## The task
Please give the listing again, word for word, with nothing left out.

## Provided data
★ ★ ★ ★ ★ ★ ★

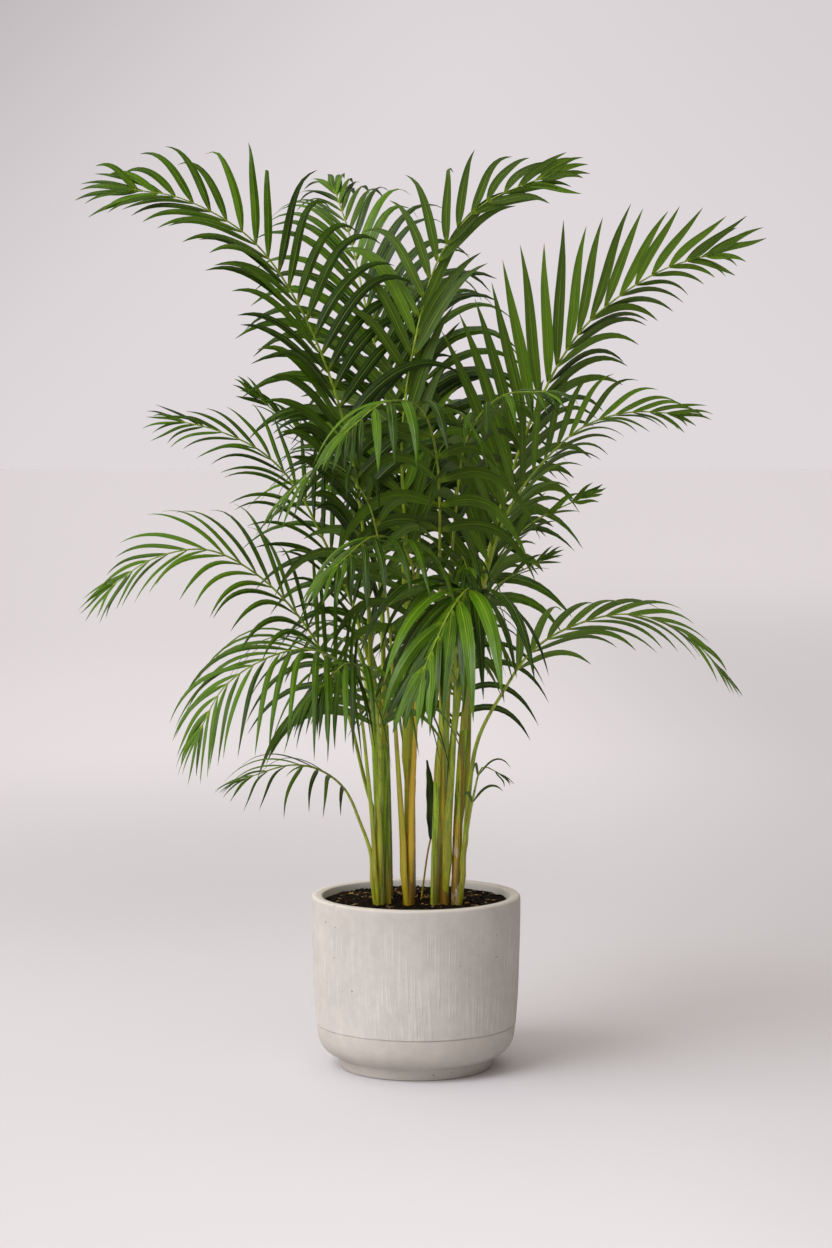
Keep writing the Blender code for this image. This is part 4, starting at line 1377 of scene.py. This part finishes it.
@dataclass
class CaneClump:
    """All the canes, each a jointed stem whose joints have a low collar."""

    sides: int = 16
    ring_step: float = 0.0035
    internode: float = 0.052
    collar: float = 0.00018
    collar_height: float = 0.0022
    foot_flare: float = 0.0006
    foot_height: float = 0.012
    lobes: int = 3
    lobe_depth: float = 0.07
    unevenness: float = 0.05
    paper_at: float = 0.042
    paper_height: float = 0.026
    buried: float = 0.030
    canes: list[Cane] = field(default_factory=lambda: CANES)

    def _rings(self, cane: Cane) -> tuple[Rings, Values]:
        """One cane's rings and the values on each.

        Args:
            cane: The cane.

        Returns:
            The rings' corners, and each ring's values by attribute name.
        """
        chance = random.Random(cane.name)
        start = chance.uniform(0.2, 0.8)
        tall = cane.height + 0.004
        steps = int((tall + self.buried) / self.ring_step)
        rings, sections = [], []
        for step in range(steps + 1):
            height = -self.buried + (tall + self.buried) * step / steps
            joint = start + max(height, -self.buried) / self.internode
            near = abs(joint - round(joint)) * self.internode
            radius = cane.thickness(height) + self.collar * math.exp(-(near / self.collar_height) ** 2)
            radius += self.foot_flare * math.exp(-max(height, 0.0) / self.foot_height)
            radius *= min(1.0, math.sqrt(max(tall - height, 0.0) / 0.010) + 0.55)
            centre = cane.axis(height)
            ring = []
            for k in range(self.sides):
                turn = math.tau * k / self.sides
                bend = noise.noise(Vector((math.cos(turn) * 1.5, math.sin(turn) * 1.5, height * 20 + cane.x * 90)))
                lobe = math.cos(self.lobes * turn + cane.x * 300 + height * 5)
                bend = 1 + self.unevenness * bend + self.lobe_depth * lobe
                ring.append(centre + radius * bend * Vector((math.cos(turn), math.sin(turn), 0)))
            rings.append(ring)
            papery = cane.papery * math.exp(-((height - self.paper_at) / self.paper_height) ** 2)
            sections.append({"height": height, "joint": joint + 5, "golden": cane.golden, "papery": papery})
        return rings, sections

    def build(self, stem: Material) -> None:
        """Makes a piece for each cane.

        Args:
            stem: The canes' material.
        """
        for cane in self.canes:
            bm = bmesh.new()
            swept(bm, *self._rings(cane))
            mounted(finished(cane.name.replace("cane", "stem"), bm, stem, 50.0), "cane", cane.name)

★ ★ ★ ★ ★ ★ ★

## Reply to the exercise
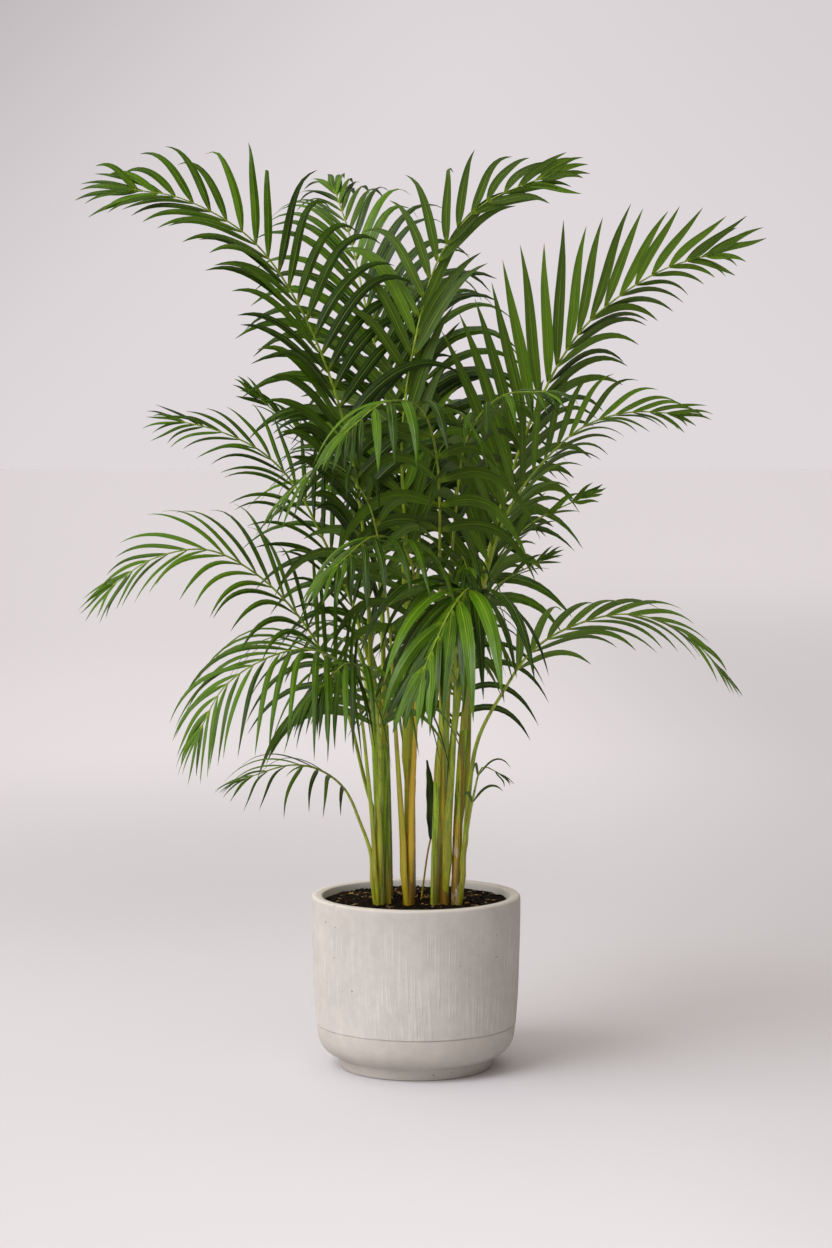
Keep writing the Blender code for this image. This is part 4, starting at line 1377 of scene.py. This part finishes it.
@dataclass
class CaneClump:
    """All the canes, each a jointed stem whose joints have a low collar."""

    sides: int = 16
    ring_step: float = 0.0035
    internode: float = 0.052
    collar: float = 0.00018
    collar_height: float = 0.0022
    foot_flare: float = 0.0006
    foot_height: float = 0.012
    lobes: int = 3
    lobe_depth: float = 0.07
    unevenness: float = 0.05
    paper_at: float = 0.042
    paper_height: float = 0.026
    buried: float = 0.030
    canes: list[Cane] = field(default_factory=lambda: CANES)

    def _rings(self, cane: Cane) -> tuple[Rings, Values]:
        """One cane's rings and the values on each.

        Args:
            cane: The cane.

        Returns:
            The rings' corners, and each ring's values by attribute name.
        """
        chance = random.Random(cane.name)
        start = chance.uniform(0.2, 0.8)
        tall = cane.height + 0.004
        steps = int((tall + self.buried) / self.ring_step)
        rings, sections = [], []
        for step in range(steps + 1):
            height = -self.buried + (tall + self.buried) * step / steps
            joint = start + max(height, -self.buried) / self.internode
            near = abs(joint - round(joint)) * self.internode
            radius = cane.thickness(height) + self.collar * math.exp(-(near / self.collar_height) ** 2)
            radius += self.foot_flare * math.exp(-max(height, 0.0) / self.foot_height)
            radius *= min(1.0, math.sqrt(max(tall - height, 0.0) / 0.010) + 0.55)
            centre = cane.axis(height)
            ring = []
            for k in range(self.sides):
                turn = math.tau * k / self.sides
                bend = noise.noise(Vector((math.cos(turn) * 1.5, math.sin(turn) * 1.5, height * 20 + cane.x * 90)))
                lobe = math.cos(self.lobes * turn + cane.x * 300 + height * 5)
                bend = 1 + self.unevenness * bend + self.lobe_depth * lobe
                ring.append(centre + radius * bend * Vector((math.cos(turn), math.sin(turn), 0)))
            rings.append(ring)
            papery = cane.papery * math.exp(-((height - self.paper_at) / self.paper_height) ** 2)
            sections.append({"height": height, "joint": joint + 5, "golden": cane.golden, "papery": papery})
        return rings, sections

    def build(self, stem: Material) -> None:
        """Makes a piece for each cane.

        Args:
            stem: The canes' material.
        """
        for cane in self.canes:
            bm = bmesh.new()
            swept(bm, *self._rings(cane))
            mounted(finished(cane.name.replace("cane", "stem"), bm, stem, 50.0), "cane", cane.name)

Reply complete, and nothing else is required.